Last month, National JwJ invited affiliate organizations to send representatives to a National Gathering in D.C. for a weekend of connection, strategizing, and recommitting to a shared vision of building worker power through collective bargaining. Not only did we learn about the exciting achievements and victories in movement building around the country, but we reflected on inflection points where organizers changed tactics or recognized another approach. Sharing stories and experiences help us to build our knowledge base and, critically, our relationships with each other.

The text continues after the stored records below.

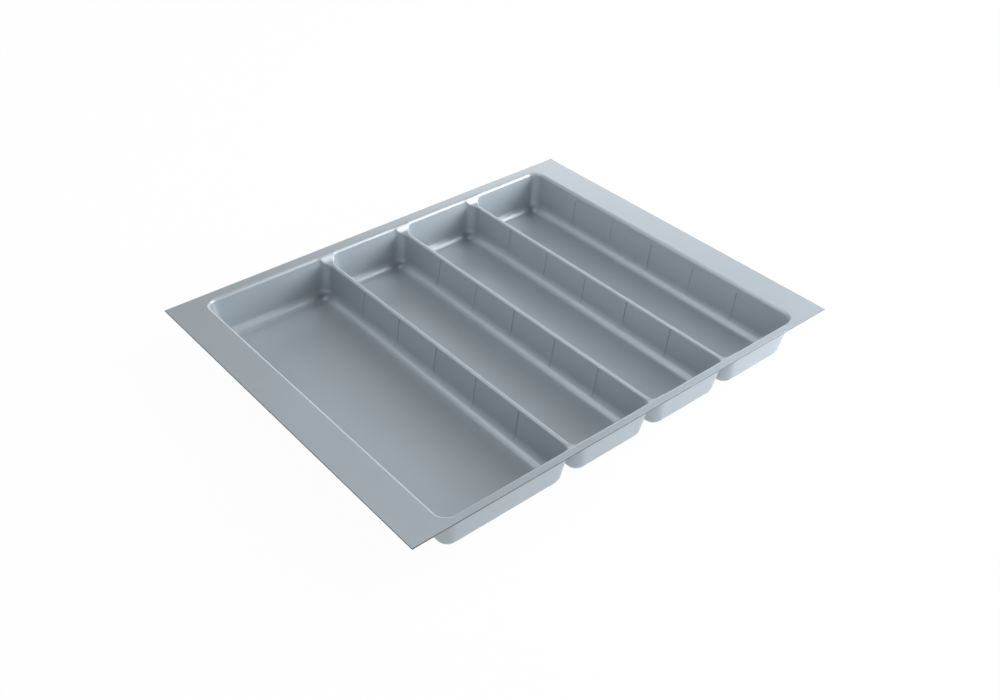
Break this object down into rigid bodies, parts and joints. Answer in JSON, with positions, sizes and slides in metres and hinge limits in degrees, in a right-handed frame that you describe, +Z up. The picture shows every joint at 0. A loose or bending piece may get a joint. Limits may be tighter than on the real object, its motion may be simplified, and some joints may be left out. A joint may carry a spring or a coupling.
{
  "type": "cutlery tray",
  "caption": "Shallow drawer insert formed from one plastic sheet, with a wide flat flange, open compartments side by side and low hollow dividers.",
  "frame": {"origin": "middle of the rectangle that bounds the tray, at the height of the surface it stands on", "axes": "+X to the right along the width, +Y from the front of the drawer to its back, +Z up"},
  "size_m": [0.54, 0.432, 0.048],
  "materials": {
    "tray": "satin silver grey"
  },
  "bodies": {
    "root": {"tray": "tray"}
  },
  "joints": []
}
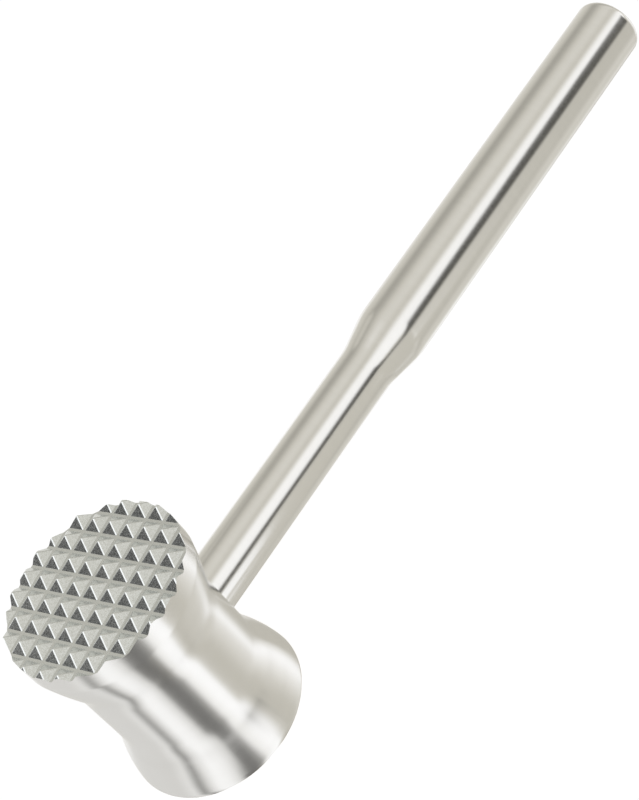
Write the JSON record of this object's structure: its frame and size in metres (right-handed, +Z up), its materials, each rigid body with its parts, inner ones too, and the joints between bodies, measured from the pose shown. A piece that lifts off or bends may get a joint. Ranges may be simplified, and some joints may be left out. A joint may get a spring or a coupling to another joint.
{
  "type": "meat mallet",
  "caption": "All-steel meat mallet with a spool-shaped head, a toothed tenderizing face, a smooth flattening face and a swaged tube handle.",
  "frame": {"origin": "centre of the smooth striking face, on which the mallet stands", "axes": "+Z up the head axis towards the toothed face, +X along the handle towards its end cap"},
  "size_m": [0.2586, 0.052, 0.0622],
  "materials": {
    "satin_steel": "satin-polished stainless steel",
    "cast_steel": "fine-blasted cast stainless steel",
    "core_steel": "plain turned steel",
    "fastener_steel": "bright fastener steel"
  },
  "bodies": {
    "root": {"head_shell": "satin_steel", "toothed_face": "cast_steel", "smooth_face": "satin_steel", "head_core": "core_steel", "stud_lock_pin": "fastener_steel", "tie_stud": "fastener_steel", "lock_washer": "fastener_steel", "handle_plug": "core_steel", "handle_tube": "satin_steel", "handle_end_cap": "satin_steel"}
  },
  "joints": []
}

And what else do organizers do when they get together? They dance!! DC Jobs with Justice asked us to immerse ourselves in the unique history of Go-Go music, a genre specific to DC, which they folded into their campaign of organizing for DC statehood. Pulling people out into the streets to celebrate their music and learn more about why representation matters – DC Jobs with Justice invites DC residents to consider the strength of a majority BIPOC district in Congress.

 

Organizers with North Bay Jobs with Justice, working in Sonoma, Napa, and Marin Counties in California, talked about how they protect workers in a “millionaires’ playground.” Given its global reputation for wine production, the region’s agricultural sector depends upon the labor and deep cultivation knowledge that migrant and temporary workers bring with them to sustain the soil and the harvest. At the same time, workers are on the frontlines of the climate emergency. North Bay JwJ shows up for those workers in many ways, including showing up in the wee hours of the morning during harvest to meet with agricultural workers, to share resources, and to serve as watchdogs. When bad actors are discovered, North Bay JwJ shows up to protests with their enormous mascot – a red-capped Acorn Woodpecker – to shame them and demand fair wages and safe work conditions.

 

Arizona JwJ leader Steve Valencia was recognized for his long-time commitment to fighting for workers’ rights through community and labor organizing. The Arizona team recently hired its first paid organizer, who is building on that coalition’s deep roots by organizing community to fight for migrants’ rights to fair legal representation in court. We learned about how small organizations, like the Tompkins County Workers Center, has galvanized change in Ithaca and around the Finger Lakes region through union drives, campaigns to raise the minimum wage to the living wage, and a statewide push to restore unemployment and other benefits to “excluded” workers in industries, like gig work and other private contracting.

 

I attended a panel discussion and conversation about rural organizing, since I am based in the Connecticut River Valley in Western Massachusetts. The region is a well-known for its agricultural abundance, but also for the jobs in education, healthcare, and emerging areas, like cannabis. It was great to connect with other organizers building worker and community solidary beyond major metropolises– and to learn about what “rural” means in different parts of the US. I learned about how JwJ in East Tennessee has been creating more apprenticeship programs to create pipeline to good union jobs, especially in former coal mining towns in Appalachia. And an organizer in Southern Oregon spoke about the challenges of fighting for larger gains in workers’ rights when facing immediate needs from climate catastrophes that have struck the Pacific Northwest.

Through panel discussions, small roundtables, and casual conversations over meals we connected across big issues – workers’ rights, family and medical leave, legal representation, attacks on education, climate change. Our organizations are grappling with campaigns and problems that are deeply informed by our different geographies, land histories, and diverse policy landscapes, but it is in this tremendous network of knowledge that we are able to create powerful coalitions that affect change.